**Task prompt**
Output the material below in its entirety, exactly as given.

**Dataset content**
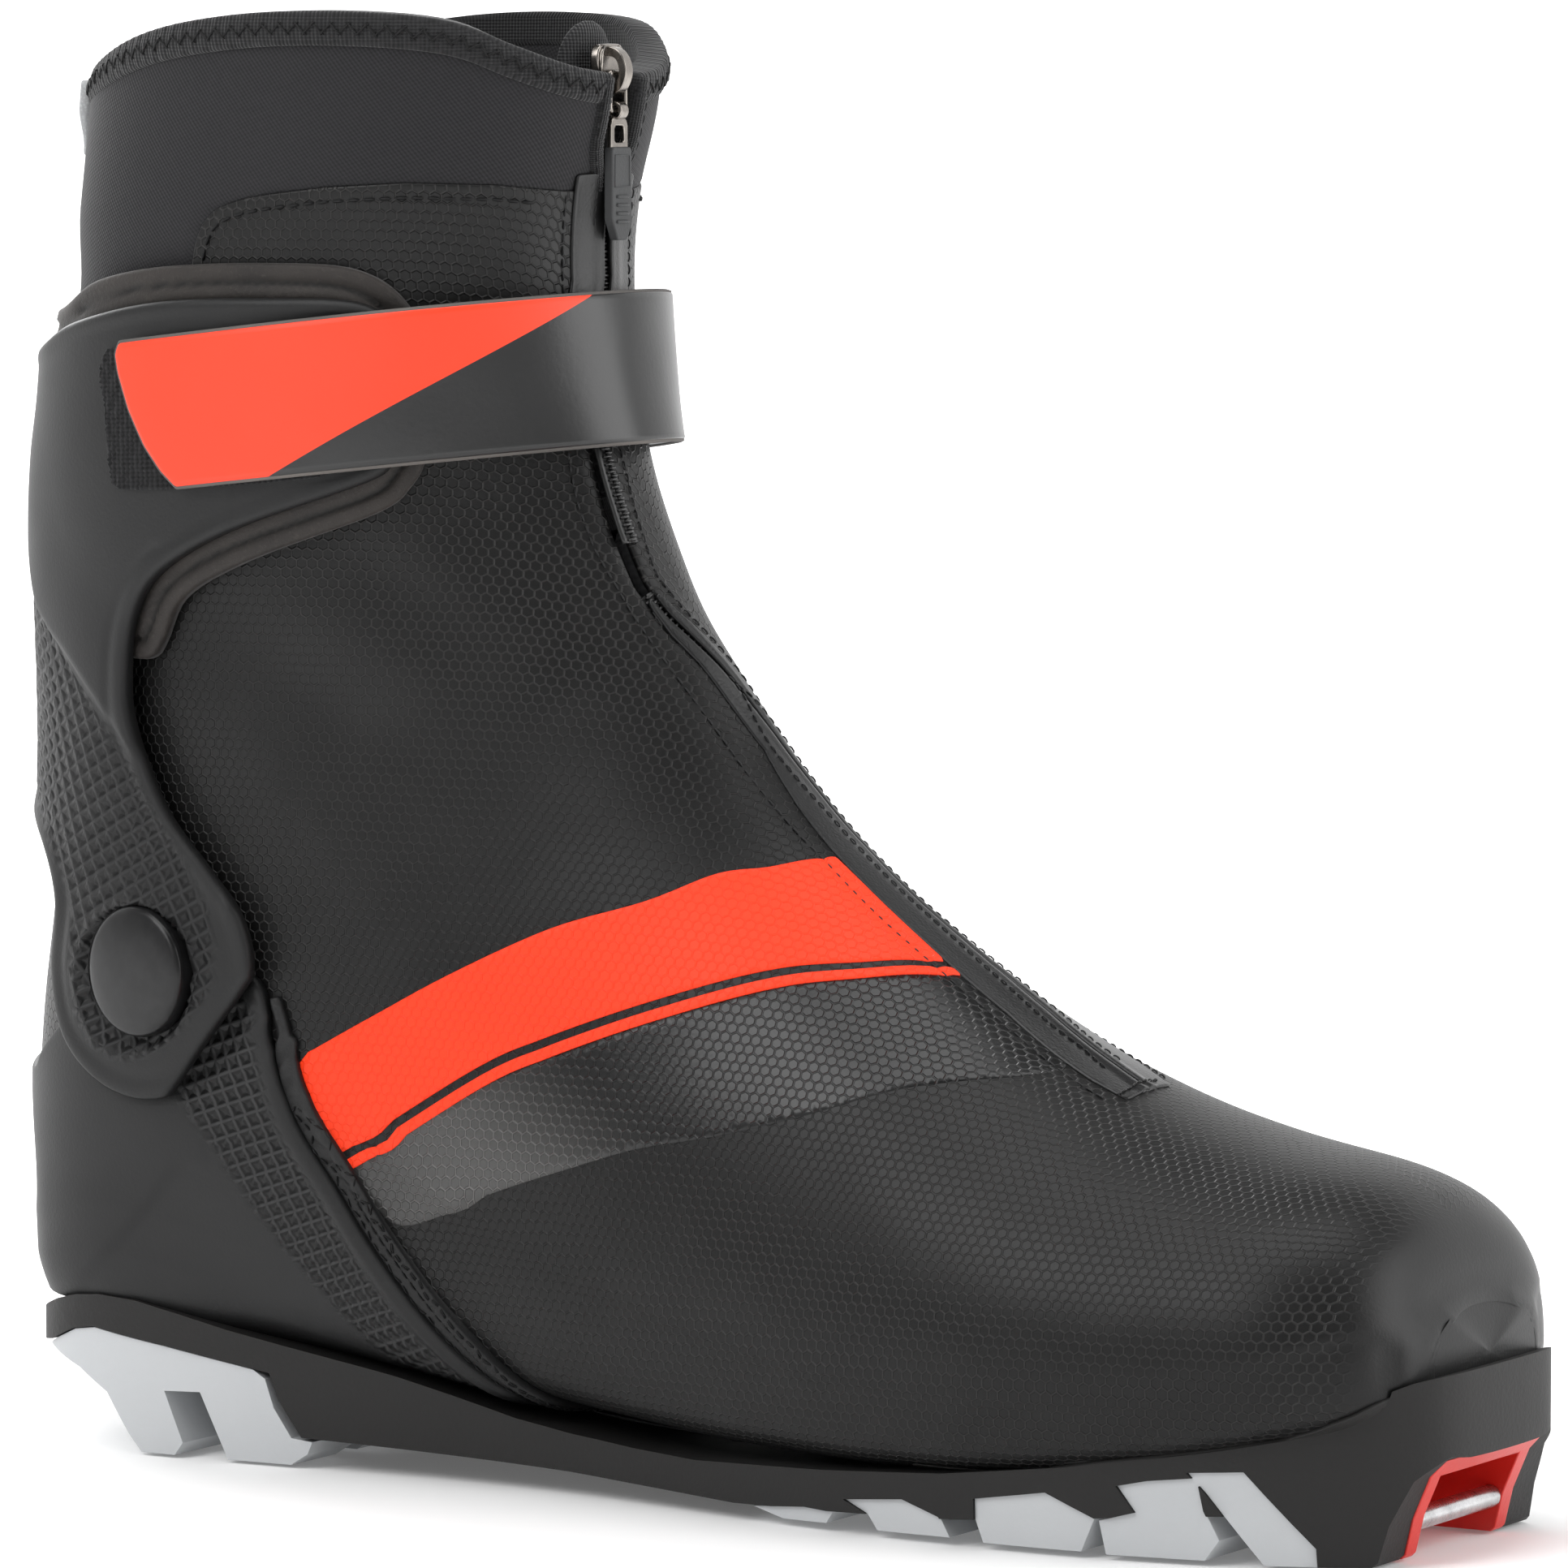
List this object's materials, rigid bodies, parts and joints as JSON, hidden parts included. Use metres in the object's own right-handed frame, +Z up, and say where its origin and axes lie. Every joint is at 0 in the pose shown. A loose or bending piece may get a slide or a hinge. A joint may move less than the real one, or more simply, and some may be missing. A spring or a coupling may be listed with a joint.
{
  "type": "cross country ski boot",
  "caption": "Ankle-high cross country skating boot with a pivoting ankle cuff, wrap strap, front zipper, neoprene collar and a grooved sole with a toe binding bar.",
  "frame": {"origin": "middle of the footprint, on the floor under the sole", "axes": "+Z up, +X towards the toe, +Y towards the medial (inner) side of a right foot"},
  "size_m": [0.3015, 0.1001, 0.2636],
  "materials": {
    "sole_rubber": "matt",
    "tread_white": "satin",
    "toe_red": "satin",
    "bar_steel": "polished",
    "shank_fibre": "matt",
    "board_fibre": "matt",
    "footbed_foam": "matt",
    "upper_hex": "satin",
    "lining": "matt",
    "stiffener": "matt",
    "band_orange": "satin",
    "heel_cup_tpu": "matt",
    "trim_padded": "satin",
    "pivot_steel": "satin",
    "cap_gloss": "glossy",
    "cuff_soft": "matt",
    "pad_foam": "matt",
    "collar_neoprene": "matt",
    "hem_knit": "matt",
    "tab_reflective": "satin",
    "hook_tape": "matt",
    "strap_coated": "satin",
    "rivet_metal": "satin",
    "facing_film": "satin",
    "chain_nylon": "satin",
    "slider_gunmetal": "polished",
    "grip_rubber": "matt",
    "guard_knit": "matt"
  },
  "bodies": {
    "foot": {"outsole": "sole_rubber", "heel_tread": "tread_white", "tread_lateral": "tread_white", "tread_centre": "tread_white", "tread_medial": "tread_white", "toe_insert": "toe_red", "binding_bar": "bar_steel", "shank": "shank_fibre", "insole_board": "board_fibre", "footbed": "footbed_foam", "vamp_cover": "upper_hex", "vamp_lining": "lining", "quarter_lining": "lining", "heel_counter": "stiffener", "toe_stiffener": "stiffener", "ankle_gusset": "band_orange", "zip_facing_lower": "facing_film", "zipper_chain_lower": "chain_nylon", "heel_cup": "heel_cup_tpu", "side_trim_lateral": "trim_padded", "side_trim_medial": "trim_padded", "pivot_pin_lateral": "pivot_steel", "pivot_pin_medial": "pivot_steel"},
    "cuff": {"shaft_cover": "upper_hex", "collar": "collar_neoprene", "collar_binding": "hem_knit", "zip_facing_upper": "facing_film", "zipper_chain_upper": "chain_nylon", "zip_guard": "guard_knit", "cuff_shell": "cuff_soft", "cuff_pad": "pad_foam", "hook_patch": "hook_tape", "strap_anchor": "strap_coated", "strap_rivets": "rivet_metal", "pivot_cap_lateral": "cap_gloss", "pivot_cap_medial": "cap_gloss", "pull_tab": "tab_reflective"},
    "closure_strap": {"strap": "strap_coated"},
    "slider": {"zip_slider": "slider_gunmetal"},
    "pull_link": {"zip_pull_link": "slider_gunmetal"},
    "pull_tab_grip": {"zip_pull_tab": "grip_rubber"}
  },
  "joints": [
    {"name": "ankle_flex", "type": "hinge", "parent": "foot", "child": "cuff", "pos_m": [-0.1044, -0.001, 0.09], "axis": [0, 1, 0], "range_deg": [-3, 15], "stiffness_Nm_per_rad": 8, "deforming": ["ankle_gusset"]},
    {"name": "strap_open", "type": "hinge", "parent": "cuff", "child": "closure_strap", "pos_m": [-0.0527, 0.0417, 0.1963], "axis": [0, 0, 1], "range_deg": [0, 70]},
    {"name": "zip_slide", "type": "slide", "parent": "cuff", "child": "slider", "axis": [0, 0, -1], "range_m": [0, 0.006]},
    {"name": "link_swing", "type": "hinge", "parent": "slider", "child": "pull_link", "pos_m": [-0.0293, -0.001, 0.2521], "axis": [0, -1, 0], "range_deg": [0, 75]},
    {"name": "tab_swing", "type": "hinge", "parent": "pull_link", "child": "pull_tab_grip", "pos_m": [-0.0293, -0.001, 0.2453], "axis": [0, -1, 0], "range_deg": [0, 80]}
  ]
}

**Response**
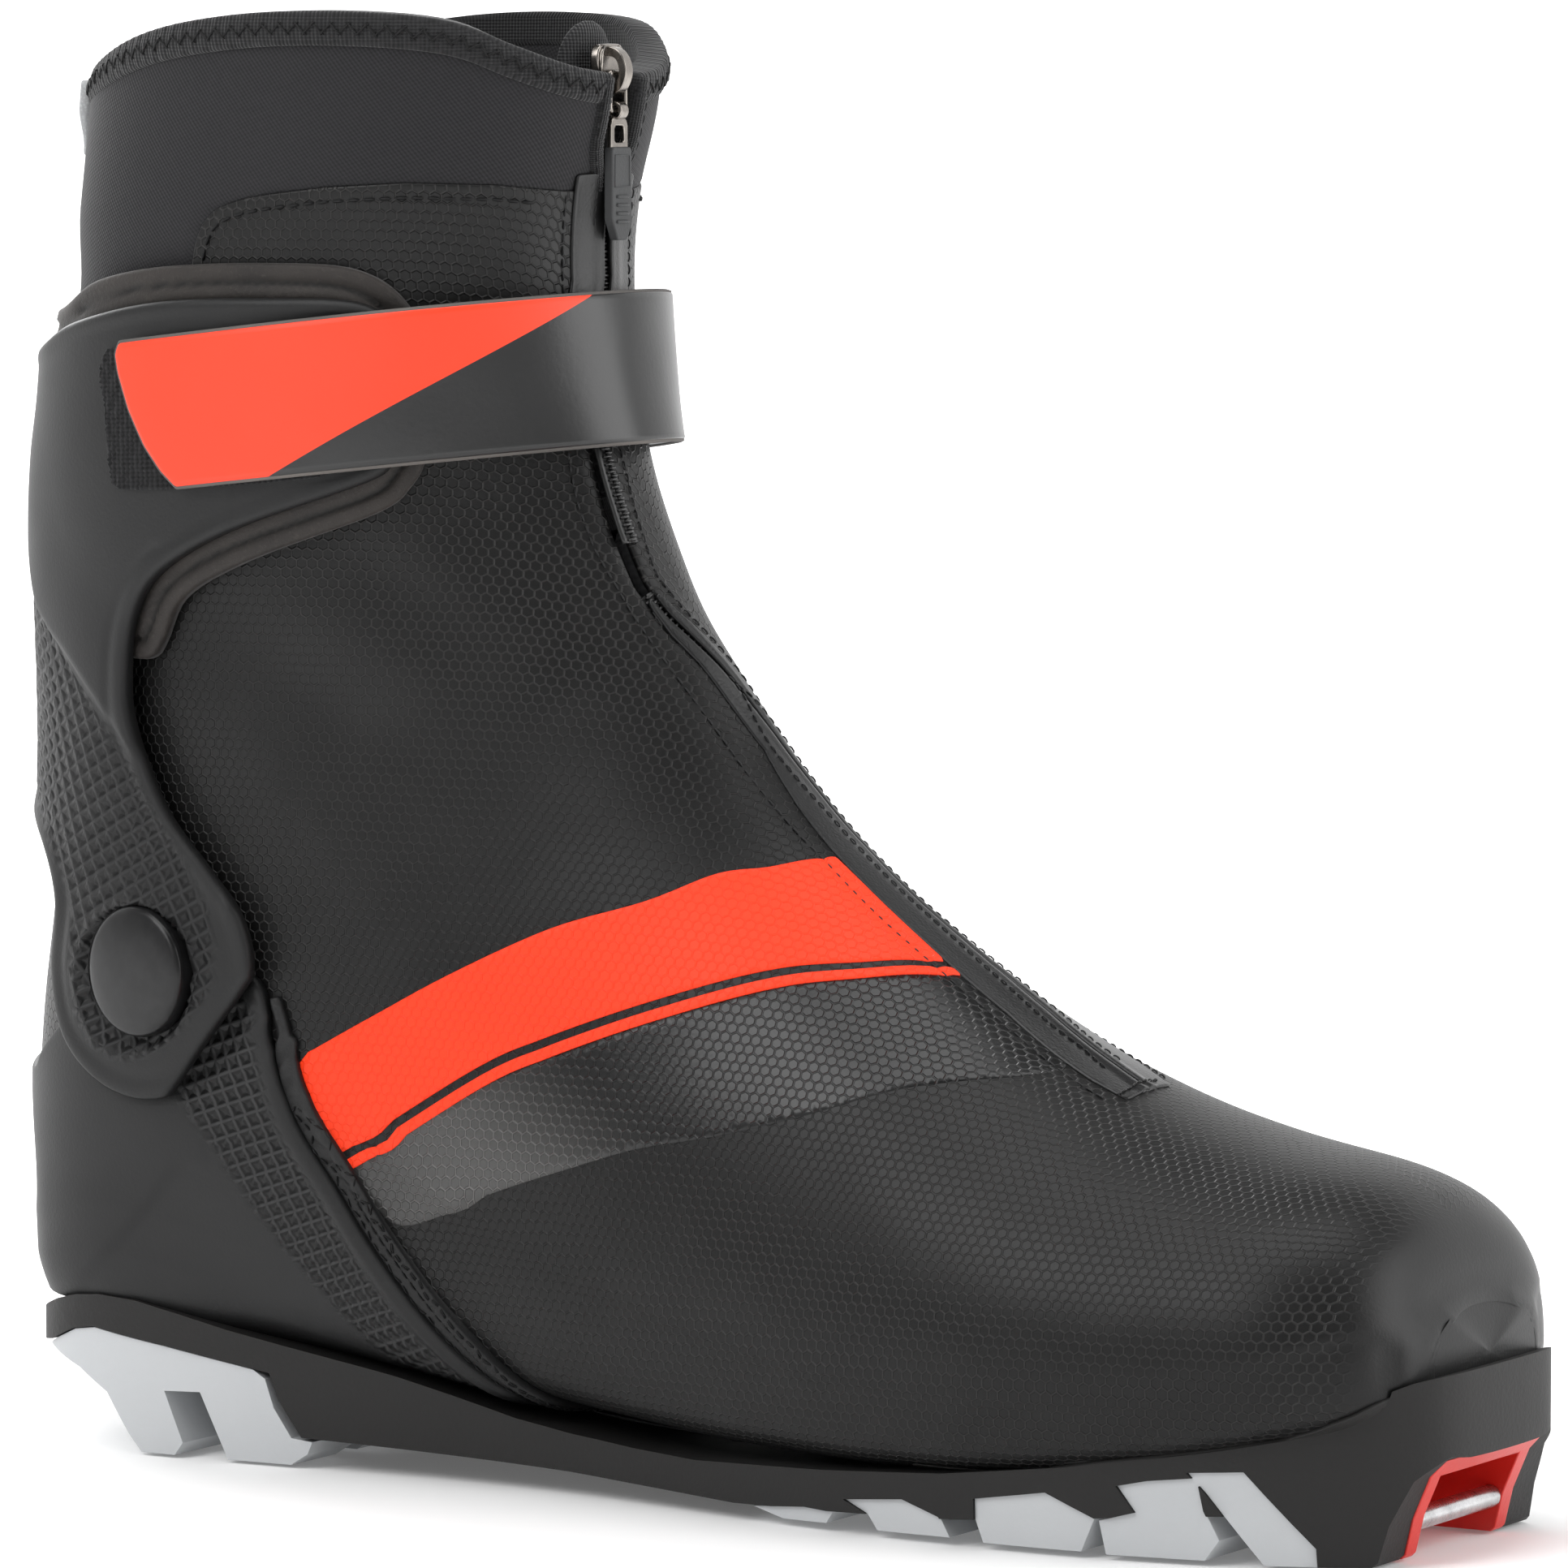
List this object's materials, rigid bodies, parts and joints as JSON, hidden parts included. Use metres in the object's own right-handed frame, +Z up, and say where its origin and axes lie. Every joint is at 0 in the pose shown. A loose or bending piece may get a slide or a hinge. A joint may move less than the real one, or more simply, and some may be missing. A spring or a coupling may be listed with a joint.
{
  "type": "cross country ski boot",
  "caption": "Ankle-high cross country skating boot with a pivoting ankle cuff, wrap strap, front zipper, neoprene collar and a grooved sole with a toe binding bar.",
  "frame": {"origin": "middle of the footprint, on the floor under the sole", "axes": "+Z up, +X towards the toe, +Y towards the medial (inner) side of a right foot"},
  "size_m": [0.3015, 0.1001, 0.2636],
  "materials": {
    "sole_rubber": "matt",
    "tread_white": "satin",
    "toe_red": "satin",
    "bar_steel": "polished",
    "shank_fibre": "matt",
    "board_fibre": "matt",
    "footbed_foam": "matt",
    "upper_hex": "satin",
    "lining": "matt",
    "stiffener": "matt",
    "band_orange": "satin",
    "heel_cup_tpu": "matt",
    "trim_padded": "satin",
    "pivot_steel": "satin",
    "cap_gloss": "glossy",
    "cuff_soft": "matt",
    "pad_foam": "matt",
    "collar_neoprene": "matt",
    "hem_knit": "matt",
    "tab_reflective": "satin",
    "hook_tape": "matt",
    "strap_coated": "satin",
    "rivet_metal": "satin",
    "facing_film": "satin",
    "chain_nylon": "satin",
    "slider_gunmetal": "polished",
    "grip_rubber": "matt",
    "guard_knit": "matt"
  },
  "bodies": {
    "foot": {"outsole": "sole_rubber", "heel_tread": "tread_white", "tread_lateral": "tread_white", "tread_centre": "tread_white", "tread_medial": "tread_white", "toe_insert": "toe_red", "binding_bar": "bar_steel", "shank": "shank_fibre", "insole_board": "board_fibre", "footbed": "footbed_foam", "vamp_cover": "upper_hex", "vamp_lining": "lining", "quarter_lining": "lining", "heel_counter": "stiffener", "toe_stiffener": "stiffener", "ankle_gusset": "band_orange", "zip_facing_lower": "facing_film", "zipper_chain_lower": "chain_nylon", "heel_cup": "heel_cup_tpu", "side_trim_lateral": "trim_padded", "side_trim_medial": "trim_padded", "pivot_pin_lateral": "pivot_steel", "pivot_pin_medial": "pivot_steel"},
    "cuff": {"shaft_cover": "upper_hex", "collar": "collar_neoprene", "collar_binding": "hem_knit", "zip_facing_upper": "facing_film", "zipper_chain_upper": "chain_nylon", "zip_guard": "guard_knit", "cuff_shell": "cuff_soft", "cuff_pad": "pad_foam", "hook_patch": "hook_tape", "strap_anchor": "strap_coated", "strap_rivets": "rivet_metal", "pivot_cap_lateral": "cap_gloss", "pivot_cap_medial": "cap_gloss", "pull_tab": "tab_reflective"},
    "closure_strap": {"strap": "strap_coated"},
    "slider": {"zip_slider": "slider_gunmetal"},
    "pull_link": {"zip_pull_link": "slider_gunmetal"},
    "pull_tab_grip": {"zip_pull_tab": "grip_rubber"}
  },
  "joints": [
    {"name": "ankle_flex", "type": "hinge", "parent": "foot", "child": "cuff", "pos_m": [-0.1044, -0.001, 0.09], "axis": [0, 1, 0], "range_deg": [-3, 15], "stiffness_Nm_per_rad": 8, "deforming": ["ankle_gusset"]},
    {"name": "strap_open", "type": "hinge", "parent": "cuff", "child": "closure_strap", "pos_m": [-0.0527, 0.0417, 0.1963], "axis": [0, 0, 1], "range_deg": [0, 70]},
    {"name": "zip_slide", "type": "slide", "parent": "cuff", "child": "slider", "axis": [0, 0, -1], "range_m": [0, 0.006]},
    {"name": "link_swing", "type": "hinge", "parent": "slider", "child": "pull_link", "pos_m": [-0.0293, -0.001, 0.2521], "axis": [0, -1, 0], "range_deg": [0, 75]},
    {"name": "tab_swing", "type": "hinge", "parent": "pull_link", "child": "pull_tab_grip", "pos_m": [-0.0293, -0.001, 0.2453], "axis": [0, -1, 0], "range_deg": [0, 80]}
  ]
}